- [Exercise]: Each line containing the word "handed" should be found and copied.

- [Dataset]:
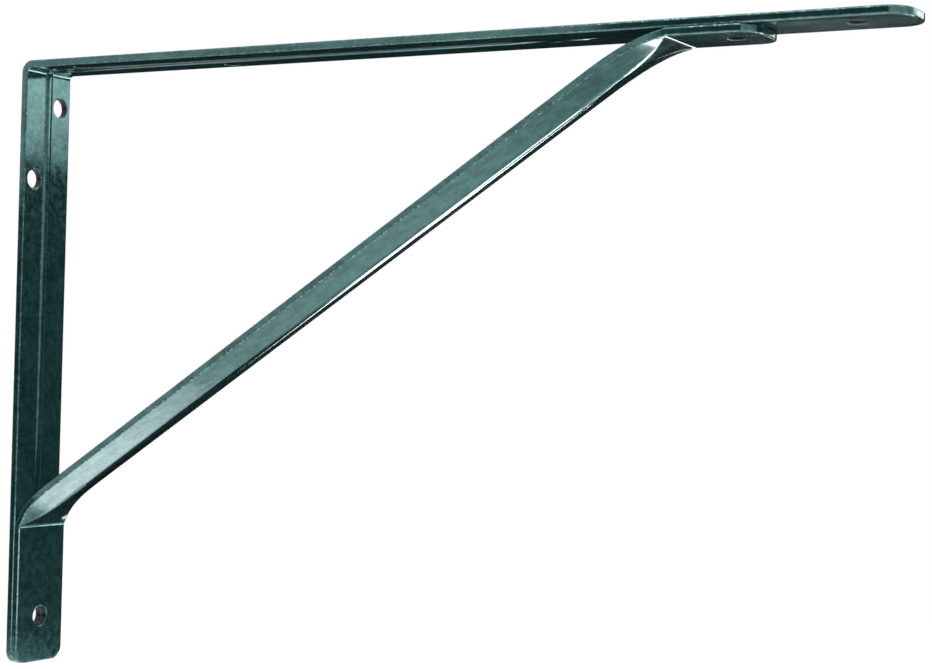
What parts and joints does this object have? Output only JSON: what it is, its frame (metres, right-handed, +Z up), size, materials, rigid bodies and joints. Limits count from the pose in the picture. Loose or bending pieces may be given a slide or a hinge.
---
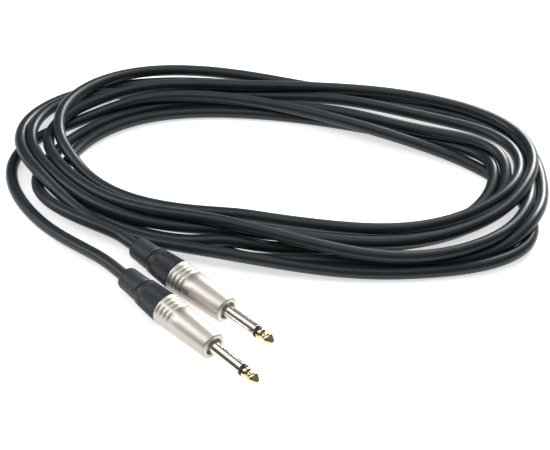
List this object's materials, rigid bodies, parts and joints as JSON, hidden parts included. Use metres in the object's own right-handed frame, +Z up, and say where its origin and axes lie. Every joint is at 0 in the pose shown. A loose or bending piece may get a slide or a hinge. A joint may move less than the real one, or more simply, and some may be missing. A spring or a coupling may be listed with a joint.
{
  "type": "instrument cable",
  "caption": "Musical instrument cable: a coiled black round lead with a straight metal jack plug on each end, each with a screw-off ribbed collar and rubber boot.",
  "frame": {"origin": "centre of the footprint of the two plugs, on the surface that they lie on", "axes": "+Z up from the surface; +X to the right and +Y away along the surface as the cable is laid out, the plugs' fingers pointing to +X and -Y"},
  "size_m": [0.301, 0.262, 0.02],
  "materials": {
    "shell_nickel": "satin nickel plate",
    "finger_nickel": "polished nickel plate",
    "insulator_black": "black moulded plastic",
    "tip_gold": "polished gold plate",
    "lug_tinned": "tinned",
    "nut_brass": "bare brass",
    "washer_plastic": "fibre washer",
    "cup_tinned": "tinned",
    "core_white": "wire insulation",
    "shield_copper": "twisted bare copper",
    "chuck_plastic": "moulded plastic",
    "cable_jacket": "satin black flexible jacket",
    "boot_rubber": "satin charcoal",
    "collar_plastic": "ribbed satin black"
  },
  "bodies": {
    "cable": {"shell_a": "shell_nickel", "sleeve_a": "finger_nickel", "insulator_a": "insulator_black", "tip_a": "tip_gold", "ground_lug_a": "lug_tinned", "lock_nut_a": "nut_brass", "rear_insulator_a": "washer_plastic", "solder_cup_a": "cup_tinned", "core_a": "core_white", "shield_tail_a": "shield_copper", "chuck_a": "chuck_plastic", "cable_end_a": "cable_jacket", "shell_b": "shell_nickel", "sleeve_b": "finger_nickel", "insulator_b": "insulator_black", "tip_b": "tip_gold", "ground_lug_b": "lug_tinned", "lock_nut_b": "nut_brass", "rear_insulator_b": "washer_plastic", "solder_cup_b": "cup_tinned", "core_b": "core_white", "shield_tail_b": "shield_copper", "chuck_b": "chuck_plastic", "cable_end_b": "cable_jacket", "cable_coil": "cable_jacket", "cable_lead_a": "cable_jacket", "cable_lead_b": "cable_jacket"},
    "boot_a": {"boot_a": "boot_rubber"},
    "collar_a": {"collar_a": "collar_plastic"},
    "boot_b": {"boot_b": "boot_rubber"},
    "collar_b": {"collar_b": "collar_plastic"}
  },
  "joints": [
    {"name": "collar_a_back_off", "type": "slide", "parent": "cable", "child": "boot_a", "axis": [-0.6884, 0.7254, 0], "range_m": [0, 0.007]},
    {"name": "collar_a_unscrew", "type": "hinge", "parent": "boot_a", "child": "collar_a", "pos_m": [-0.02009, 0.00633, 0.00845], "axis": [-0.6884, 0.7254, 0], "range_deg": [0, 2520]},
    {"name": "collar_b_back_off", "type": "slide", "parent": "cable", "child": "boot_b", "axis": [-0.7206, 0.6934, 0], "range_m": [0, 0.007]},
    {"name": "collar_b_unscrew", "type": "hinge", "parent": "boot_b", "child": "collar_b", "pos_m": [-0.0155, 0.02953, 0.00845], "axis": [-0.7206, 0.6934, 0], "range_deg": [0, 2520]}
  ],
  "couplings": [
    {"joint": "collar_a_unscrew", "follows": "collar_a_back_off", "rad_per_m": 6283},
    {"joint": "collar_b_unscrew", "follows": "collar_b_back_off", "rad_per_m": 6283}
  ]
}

- [Answer to this exercise]:
What parts and joints does this object have? Output only JSON: what it is, its frame (metres, right-handed, +Z up), size, materials, rigid bodies and joints. Limits count from the pose in the picture. Loose or bending pieces may be given a slide or a hinge.
List this object's materials, rigid bodies, parts and joints as JSON, hidden parts included. Use metres in the object's own right-handed frame, +Z up, and say where its origin and axes lie. Every joint is at 0 in the pose shown. A loose or bending piece may get a slide or a hinge. A joint may move less than the real one, or more simply, and some may be missing. A spring or a coupling may be listed with a joint.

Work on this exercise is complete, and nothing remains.